A precinct walk through Boyle Heights one recent Saturday afternoon revealed some of the issues that are on voters’ minds.
“Kids need the fundamentals of life,” said Eric Gonzales, a music producer who grew up in this neighborhood and who wants to see programs that would provide alternatives to the youths who hang out on the streets and get into trouble.
Danny Perez, who lives a block away from Gonzales, agrees.
“There are a lot of kids--and some older guys, too--who smoke pot and drink around here. They need a new direction,” said Perez. He had not yet decided who would get his vote, but he volunteered about incumbent Alatorre and the investigations into some of his activities that “this is a good time for him to go.”
Gabriela Gallegos said she doesn’t like the graffiti that pops up on neighborhood fences.
And Armando Olmos seemed astounded by the number of candidates. “It’s anybody’s race,” he said, adding that he favors Deputy Dist. Atty. Nick Pacheco, who still lives in this neighborhood, where he grew up.
What voting histories miss are the individual circumstances that can make all the difference on election day. Take Reynoso, the Eagle Rock resident who moved to Los Angeles from Palmdale. She and her husband, Raul Reynoso, both work for the city, a fact that makes them more likely to be plugged into and interested in municipal affairs than their voting histories would suggest.

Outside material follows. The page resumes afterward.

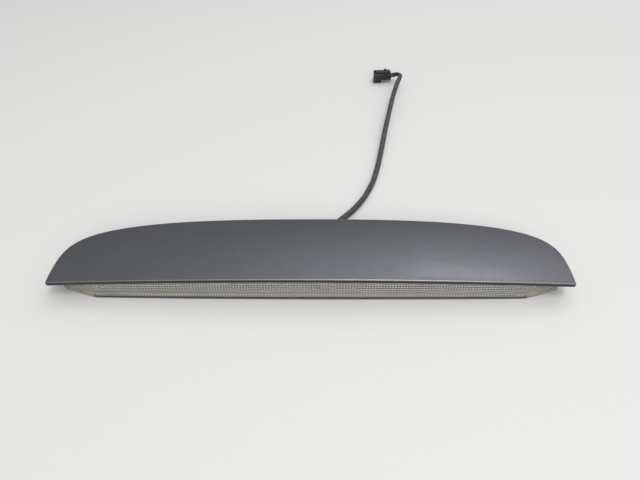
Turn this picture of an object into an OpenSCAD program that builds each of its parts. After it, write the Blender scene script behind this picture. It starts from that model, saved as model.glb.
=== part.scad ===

Moreover, Angeles Reynoso grew up near USC and has family in the area, and the couple lived in Boyle Heights when they were younger. They left for the more affordable Antelope Valley only because they wanted to buy a home, and they commuted until they had built enough equity in their house to move back into the district, this time as homeowners.
“I love this neighborhood,” said the mother of three. “It’s very quiet and hilly, close to Highland Park, and the people here are very proud of it. They take pride in their homes.”
She said she and her neighbors want more police patrols at night, programs for neighborhood youths and a council member they can count on to “keep up the streets.”
Will the Reynosos vote on April 13? “Absolutely!”